● Work to do:
Set down the material below in full, matching it exactly.

● Recorded data:
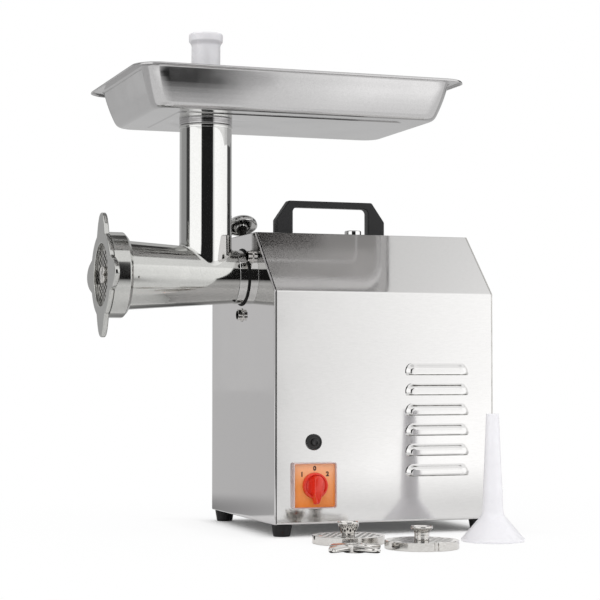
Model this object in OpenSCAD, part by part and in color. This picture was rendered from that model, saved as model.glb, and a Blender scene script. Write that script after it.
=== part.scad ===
// Electric meat grinder with a sheet steel housing, a cone shaped grinding head and a pan tray.
// The origin is on the standing surface, midway between the feet. The head points to -X,
// the control side faces -Y and +Z is up. Every length is in millimetres.

/* [Housing] */
// Length of the housing from the front panel to the rear panel
body_l = 240; // [225:1:270]
// Width of the housing across the two side panels
body_w = 220; // [212:1:240]
// Height of the bend between side panel and slope, above the standing surface
side_h = 246; // [242:1:252]
// Width and height of each 45 degree slope
slope_run = 64; // [60:1:66]
// Thickness of the folded sheet
sheet_t = 1.2; // [0.8:0.1:2]
// Thickness of the front and rear panels
panel_t = 1.5; // [1:0.1:2.5]
// Width of the returns folded inwards under the sides
return_w = 24; // [22:1:30]
// Thickness of the base plate
base_t = 1.5; // [1:0.1:3]

/* [Feet] */
// Height of a rubber foot
foot_h = 12; // [10:0.5:16]
// Diameter of a foot at its top
foot_d = 21; // [18:0.5:23]
// Diameter of a foot where it stands
foot_low_d = 17; // [14:0.5:18]
// Distance from a foot's axis to the outer faces of the housing
foot_inset = 11.5; // [11:0.5:12]

/* [Louvres] */
// Number of louvres on each side
louvre_count = 6; // [2:1:6]
// Length of one louvre
louvre_l = 72; // [40:1:80]
// Height of one louvre
louvre_h = 13; // [9:0.5:15]
// Distance between neighbouring louvres
louvre_pitch = 20.7; // [18:0.1:24]
// How far a louvre stands out of the panel
louvre_depth = 4.5; // [3:0.5:6]
// Height of the lowest louvre's open edge above the standing surface
louvre_low = 58; // [45:1:70]
// Middle of the louvres, from the middle of the housing
louvre_x = 57; // [45:1:62]

/* [Handle] */
// Length of the handle
handle_l = 124; // [110:1:140]
// Height of the handle over the roof
handle_h = 38; // [34:1:50]
// Thickness of the handle
handle_t = 12; // [10:1:20]
// Length of each leg of the handle
handle_leg = 19; // [16:1:24]
// Height of the grip bar
handle_grip = 7; // [6:0.5:12]
// Middle of the handle, from the middle of the housing
handle_x = -21.4; // [-30:0.2:-15]

/* [Controls] */
// Distance of the controls behind the front panel
control_back = 41.5; // [36:0.5:50]
// Height of the switch axis above the standing surface
switch_z = 51; // [46:0.5:56]
// Side of the square switch plate
switch_plate_w = 43.5; // [40:0.5:44]
// Side of the clear frame around the switch plate
switch_frame_w = 46; // [45.5:0.5:54]
// Diameter of the switch knob's skirt
knob_d = 25.8; // [22:0.2:30]
// Height of the reset button's axis above the standing surface
breaker_z = 94.3; // [88:0.1:100]
// Diameter of the nut around the reset button
breaker_nut_d = 16.6; // [15:0.2:20]
// Travel of the reset button
button_travel = 2; // [1.5:0.5:4]

/* [Head] */
// Depth of the head's axis below the roof
axis_drop = 45; // [44.5:0.5:50]
// Length of the barrel from its shoulder at the neck to its front face
barrel_l = 138; // [134:1:146]
// Outer diameter of the barrel at its tail
barrel_tail_d = 56; // [54:0.5:57]
// Outer diameter of the barrel behind the retaining ring
barrel_front_d = 72; // [71:0.5:76]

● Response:
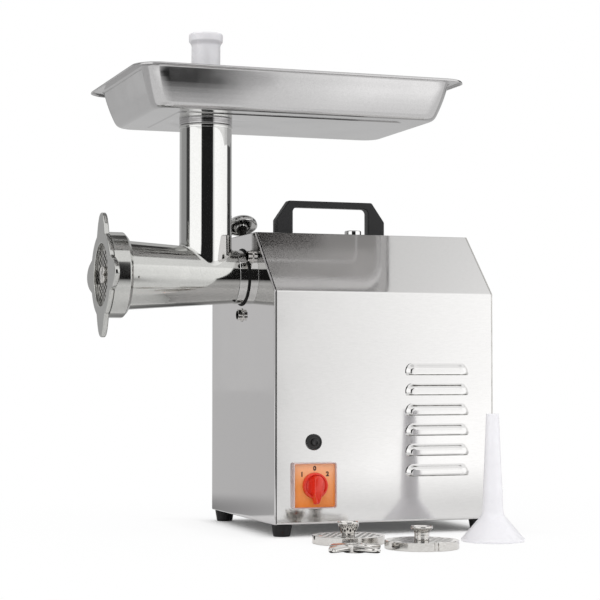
Model this object in OpenSCAD, part by part and in color. This picture was rendered from that model, saved as model.glb, and a Blender scene script. Write that script after it.
=== part.scad ===
// Electric meat grinder with a sheet steel housing, a cone shaped grinding head and a pan tray.
// The origin is on the standing surface, midway between the feet. The head points to -X,
// the control side faces -Y and +Z is up. Every length is in millimetres.

/* [Housing] */
// Length of the housing from the front panel to the rear panel
body_l = 240; // [225:1:270]
// Width of the housing across the two side panels
body_w = 220; // [212:1:240]
// Height of the bend between side panel and slope, above the standing surface
side_h = 246; // [242:1:252]
// Width and height of each 45 degree slope
slope_run = 64; // [60:1:66]
// Thickness of the folded sheet
sheet_t = 1.2; // [0.8:0.1:2]
// Thickness of the front and rear panels
panel_t = 1.5; // [1:0.1:2.5]
// Width of the returns folded inwards under the sides
return_w = 24; // [22:1:30]
// Thickness of the base plate
base_t = 1.5; // [1:0.1:3]

/* [Feet] */
// Height of a rubber foot
foot_h = 12; // [10:0.5:16]
// Diameter of a foot at its top
foot_d = 21; // [18:0.5:23]
// Diameter of a foot where it stands
foot_low_d = 17; // [14:0.5:18]
// Distance from a foot's axis to the outer faces of the housing
foot_inset = 11.5; // [11:0.5:12]

/* [Louvres] */
// Number of louvres on each side
louvre_count = 6; // [2:1:6]
// Length of one louvre
louvre_l = 72; // [40:1:80]
// Height of one louvre
louvre_h = 13; // [9:0.5:15]
// Distance between neighbouring louvres
louvre_pitch = 20.7; // [18:0.1:24]
// How far a louvre stands out of the panel
louvre_depth = 4.5; // [3:0.5:6]
// Height of the lowest louvre's open edge above the standing surface
louvre_low = 58; // [45:1:70]
// Middle of the louvres, from the middle of the housing
louvre_x = 57; // [45:1:62]

/* [Handle] */
// Length of the handle
handle_l = 124; // [110:1:140]
// Height of the handle over the roof
handle_h = 38; // [34:1:50]
// Thickness of the handle
handle_t = 12; // [10:1:20]
// Length of each leg of the handle
handle_leg = 19; // [16:1:24]
// Height of the grip bar
handle_grip = 7; // [6:0.5:12]
// Middle of the handle, from the middle of the housing
handle_x = -21.4; // [-30:0.2:-15]

/* [Controls] */
// Distance of the controls behind the front panel
control_back = 41.5; // [36:0.5:50]
// Height of the switch axis above the standing surface
switch_z = 51; // [46:0.5:56]
// Side of the square switch plate
switch_plate_w = 43.5; // [40:0.5:44]
// Side of the clear frame around the switch plate
switch_frame_w = 46; // [45.5:0.5:54]
// Diameter of the switch knob's skirt
knob_d = 25.8; // [22:0.2:30]
// Height of the reset button's axis above the standing surface
breaker_z = 94.3; // [88:0.1:100]
// Diameter of the nut around the reset button
breaker_nut_d = 16.6; // [15:0.2:20]
// Travel of the reset button
button_travel = 2; // [1.5:0.5:4]

/* [Head] */
// Depth of the head's axis below the roof
axis_drop = 45; // [44.5:0.5:50]
// Length of the barrel from its shoulder at the neck to its front face
barrel_l = 138; // [134:1:146]
// Outer diameter of the barrel at its tail
barrel_tail_d = 56; // [54:0.5:57]
// Outer diameter of the barrel behind the retaining ring
barrel_front_d = 72; // [71:0.5:76]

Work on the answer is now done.